Evet…. Bu dönemde Türklük gurur ve şuuru, İslam ahlak ve fazileti, muasır medeniyet seviyesine çıkmak gibi ideal sloganlar bırakılmış, Büyük Türkiye yerine “Türkiye Küçük Amerika olacaktır” tezi ileri sürülmüştür. Maddeci toplum yapısı alım ve satım hırsı sosyal dengenin bozulması sürecini hızlandırmıştır.
Bugün Amerika’daki gibi organize suç örgütlerimiz var. Dallas dizisini aratmayacak olayların yaşandığı ve oradaki karakterleri aratmayacak insanların bulunduğu iş dünyası ve sosyetemiz var. Latin Amerika tipi terör örgütlerimiz ve tarihin karanlıklarından çıkıp gelen Marksist aydınlarımız var. Yasaları bilmeyen veya bilmemezlikten gelen, hukukun üstünlüğünü savunan ancak şahsi çıkarları veya egoları doğrultusunda her türlü ahlaki, manevi değeri ve kanunları kenara koyabilen birileri var.
Bütün bunlar varda; PKK’ya karşı yürütülen operasyonda ayağını kaybettiğinde, “vazife ahlakı ecdattan bize miras, bunu omuzlarımızda taşımaya mecburuz. Bizden sonrakileri devretmeye mecburuz. Vazife ahlakının şekli bir tane, ikinci bir alternatifi yok. Dürüst, şeref ve haysiyet dairesinde görev. Dolayısıyla biz de gücümüz, kudretimiz oranında bu mirası omuzlarımızda taşımaya gayret ediyoruz. Ayağımızı kaybettik. Mülkü veren, iradını geri alır, o kadar, mülk bizim değil, yaradanın olduğu için iradını almıştır” diyebilen Gazi Yzb. Ömer BULAL var. Ebed-Müddet Devlet inancını kaybetmemiş vatan evlatları var. Askere gitmemek için her türlü yolu deneyen ve onlara tavassut eden zavallıların yanında her gün mübarek kanını bu topraklar için bu toprağa akıtan Mehmetler var ki onlara RAMBO diyenlere acıyorum..
O halde …. Ne yapmalı?
Türk Milletinin temeli sağlamdır. Bu toplumun içinde bıkmış, yorulmuş, ama ahlak, fazilet, dürüstlük gibi kavramları unutmayan milyonlarca insan var. Zengin-fakir, sağcı-solcu, aydın-cahil, işçi-köylü, suni-alevi, köylü-şehirli ……sesli bir çoğunluk. Ümidediyoruz ki bu insanlarımız vermesini ve ölmesini bilen bu insanlarımız, riyasız, menfaatsiz, hasbi bir toplumsal yenileşme hareketi başlatacaklardır. Çünkü Türk insanının kaderi yaşanan olumsuzluk değildir. Yükselen yeni değer ahlaki değer olacaktır.

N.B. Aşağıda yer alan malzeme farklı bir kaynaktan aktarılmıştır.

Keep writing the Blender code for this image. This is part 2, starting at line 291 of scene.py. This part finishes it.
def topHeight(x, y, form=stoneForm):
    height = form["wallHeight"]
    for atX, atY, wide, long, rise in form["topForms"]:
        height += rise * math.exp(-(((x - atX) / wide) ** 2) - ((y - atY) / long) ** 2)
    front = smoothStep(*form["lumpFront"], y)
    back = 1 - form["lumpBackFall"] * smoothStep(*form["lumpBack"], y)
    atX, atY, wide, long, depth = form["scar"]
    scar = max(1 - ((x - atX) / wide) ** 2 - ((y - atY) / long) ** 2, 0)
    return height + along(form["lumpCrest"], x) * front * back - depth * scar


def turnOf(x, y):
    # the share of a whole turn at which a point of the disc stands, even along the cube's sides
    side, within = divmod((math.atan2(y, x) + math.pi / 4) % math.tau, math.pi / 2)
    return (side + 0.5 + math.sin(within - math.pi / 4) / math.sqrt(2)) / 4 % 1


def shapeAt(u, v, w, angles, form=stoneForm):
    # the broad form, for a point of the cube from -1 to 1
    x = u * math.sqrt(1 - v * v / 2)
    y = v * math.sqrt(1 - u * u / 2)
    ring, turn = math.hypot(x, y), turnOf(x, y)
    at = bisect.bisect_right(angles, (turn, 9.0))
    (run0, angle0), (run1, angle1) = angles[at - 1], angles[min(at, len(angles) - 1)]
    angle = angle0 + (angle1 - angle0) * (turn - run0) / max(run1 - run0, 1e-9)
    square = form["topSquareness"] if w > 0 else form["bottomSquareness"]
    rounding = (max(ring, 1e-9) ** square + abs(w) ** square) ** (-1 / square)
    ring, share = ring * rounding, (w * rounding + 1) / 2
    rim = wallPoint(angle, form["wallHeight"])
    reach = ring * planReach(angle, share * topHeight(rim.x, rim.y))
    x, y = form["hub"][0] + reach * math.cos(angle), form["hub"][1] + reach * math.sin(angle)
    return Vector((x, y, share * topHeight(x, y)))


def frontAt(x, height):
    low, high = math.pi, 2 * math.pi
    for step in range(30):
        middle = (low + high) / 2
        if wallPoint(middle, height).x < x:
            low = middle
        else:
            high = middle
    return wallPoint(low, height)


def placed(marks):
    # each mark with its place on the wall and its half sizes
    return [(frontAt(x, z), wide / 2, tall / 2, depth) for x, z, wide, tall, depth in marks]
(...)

Bu gün; Milletimizin refah ve güveni, memleketimizin selameti, rejimin sıhhati ve istikbali için aydınlarımıza ve alın teri ile kazanmış olan iş adamlarımıza, esnafımıza, memurumuza, üniversite öğretim üyelerimize ve öğretmenlerimize kaçınılmaz vazifeler düşmektedir. Ateş bacayı daha çok sarmadan, yükü omuzlarımıza olmayı bilirler ve gereken fedakarlıktan kaçınmazlarsa; herkes şahsen kendi hayat ve servetini de teminat altına almış olur…

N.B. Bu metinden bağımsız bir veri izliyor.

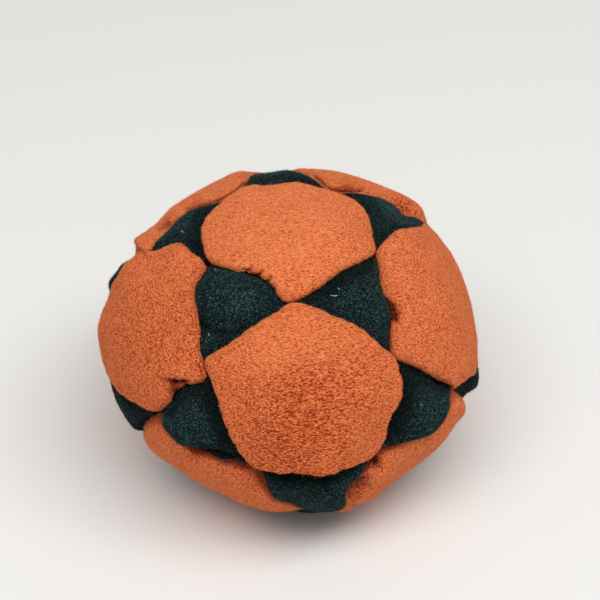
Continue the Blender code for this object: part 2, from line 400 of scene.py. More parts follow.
# Folds and dents, and bulges where the depth is below 0, by panel: the depth in millimetres, the width
# in pixels, and the pixels that each runs through. The depth of a fold also darkens its colour: painted
# shade.
FOLDS = {
    "orange_upper_5": [
        (0.95, 3.2, (171, 382), (186, 384)), (0.40, 3.0, (160, 380), (173, 382)),
        (0.55, 6.0, (171, 390), (178, 393)), (-0.35, 6.0, (176, 371), (196, 371)),
        (-0.20, 4.0, (197, 330), (203, 337)),
    ],
    "orange_upper_2": [
        (0.85, 6.0, (386, 306), (393, 315)), (0.40, 3.0, (388, 322), (387, 338), (389, 352)),
        (0.22, 2.4, (388, 309), (399, 305)), (0.25, 2.4, (389, 318), (401, 323)),
    ],
    "orange_lower_1": [
        (1.00, 4.5, (370, 457), (376, 463)), (0.32, 2.4, (357, 482), (368, 477)),
        (0.35, 2.6, (356, 489), (370, 486)), (0.45, 5.0, (352, 484), (364, 482)),
        (-0.60, 9.0, (455, 404), (460, 410)),
    ],
    "orange_upper_4": [
        (0.60, 2.2, (220, 200), (233, 191), (245, 184)), (0.50, 2.6, (166, 231), (175, 221), (187, 211)),
        (0.90, 3.0, (187, 210), (198, 206), (216, 202)), (0.55, 2.6, (159, 228), (167, 223)),
    ],
    "orange_upper_3": [
        (0.50, 2.4, (314, 176), (318, 179), (322, 184)), (0.85, 3.2, (328, 188), (342, 190), (362, 188)),
        (0.22, 5.0, (392, 208), (400, 211)),
    ],
    "orange_upper_1": [(-0.18, 9.0, (262, 352), (280, 372))],
    "green_crown_5": [
        (0.50, 3.6, (198, 322), (216, 333), (236, 334), (246, 328)), (-0.22, 9.0, (236, 285), (246, 310)),
        (0.35, 3.0, (202, 288), (202, 310), (204, 336)),
    ],
    "green_crown_1": [(-0.18, 8.0, (352, 268), (372, 300))],
    "green_crown_4": [(-0.35, 6.0, (160, 244), (180, 226), (200, 214))],
    "green_upper_5": [
        (-0.35, 5.0, (168, 424), (182, 440), (226, 443)),
        (0.95, 4.0, (186, 451), (200, 453), (222, 454), (234, 460)),
    ],
    "orange_top": [
        (0.45, 1.8, (246, 273), (251, 266)), (0.50, 1.8, (256, 278), (262, 270)),
        (0.45, 1.8, (265, 285), (271, 277)), (0.35, 2.2, (243, 270), (258, 278), (274, 290)),
    ],
    "green_lower_1": [
        (-0.50, 6.0, (325, 505), (336, 504)), (0.40, 4.0, (278, 477), (320, 482), (348, 475)),
    ],
    "green_upper_1": [(0.45, 3.2, (400, 366), (420, 374), (440, 382))],
    "green_upper_4": [(-0.70, 8.0, (118, 266), (112, 282))],
    "green_upper_2": [(-1.30, 7.0, (463, 262), (468, 280))],
}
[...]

Geliniz….; örf ve adetlerine sadık, dinine ve inancına bağlı, vatan ve millet sevgisiyle meşbu, ahlaki nizama ve dürüstlüğe dayalı, itidal ve muvazeneyi şiar edinmiş; milletin refahını sağlayabilecek ve vatanın bütünlüğünü muhafazaya muktedir, dürüst, güçlü, bilgili yükselen bir millet yaratalım.
Sözlerime Yüce Peygamberimiz (S.A.V.) ‘in bir hadisi şerifi ile son vermek istiyorum. “Vatan sevgisi imandandır ve kişi kavmini sevmekle kınanmaz.”